Abstract

For snow-dominated basins like the San Joaquin in California, warmer temperatures affect hydrologic processes and stress water resources that support valuable irrigated agriculture and urban populations. Large inter-annual swings in precipitation, seen recently in California, highlight the need to better understand the effects of potential future warming combined with such extreme multi-year precipitation variability. In this study we use an integrated hydrologic model (ParFlow-CLM) to examine the effects of mean annual warming of 2 °C and 4 °C on hydrologic response over a recent wet-dry cycle (2009–2013). Simulations are performed at a 1 km resolution over the San Joaquin basin to assess the hydrologic response that bridges the local and basin scales common to many previous studies of the region. At the basin scale, warmer temperatures reduce San Joaquin River runoff by an amount consistent with the contemporary dry years: for all but the wettest year, an increase in temperature of 4 °C reduces simulated runoff to the baseline value of the next driest year simulated. This runoff loss can be attributed to offsetting warming-induced increases in annual evapotranspiration, subsidized in dry years by subsurface storage. Locally, hydrologic response to warming manifests as variation along an elevation gradient.

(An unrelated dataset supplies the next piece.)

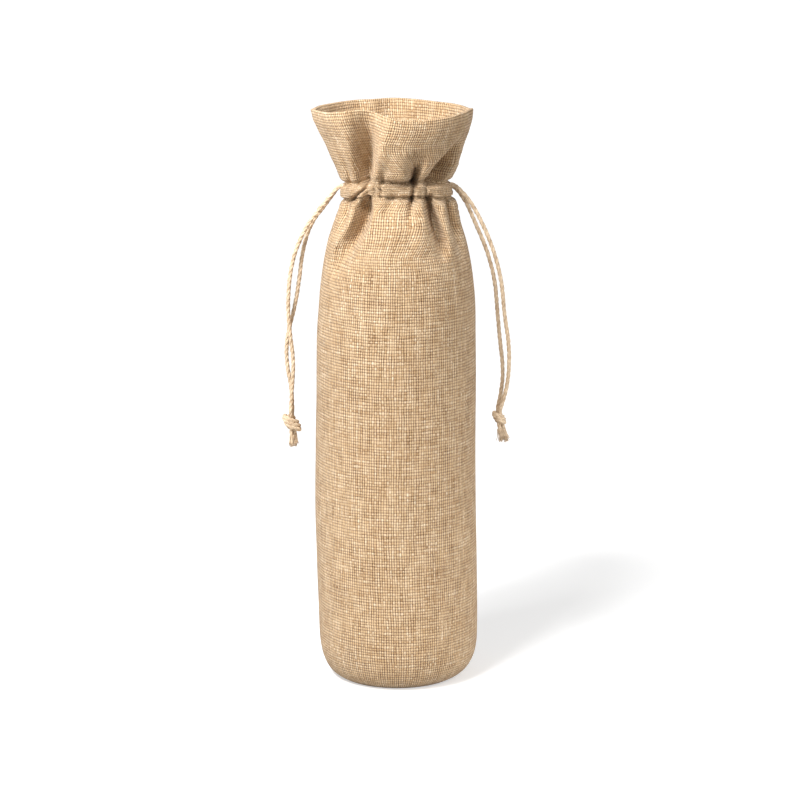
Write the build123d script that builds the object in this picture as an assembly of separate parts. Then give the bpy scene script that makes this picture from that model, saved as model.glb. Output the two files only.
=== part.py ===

The basin-wide reduction in runoff is the net balance of local increases and reductions that follow a complex function of elevation: negative mean runoff sensitivity can occur at all elevations, yet a positive runoff sensitivity exists for select locations between 2000 m and 3500 m elevation. In contrast, warming increases mean ET at all elevations in the Sierra Nevada, with the highest increase between 1000 m and 3000 m. The average increase in local runoff and ET combine to reduce percolation below the root zone in locations across the Sierra Nevada while shifting event-scale increases in recharge to Central Valley river channels.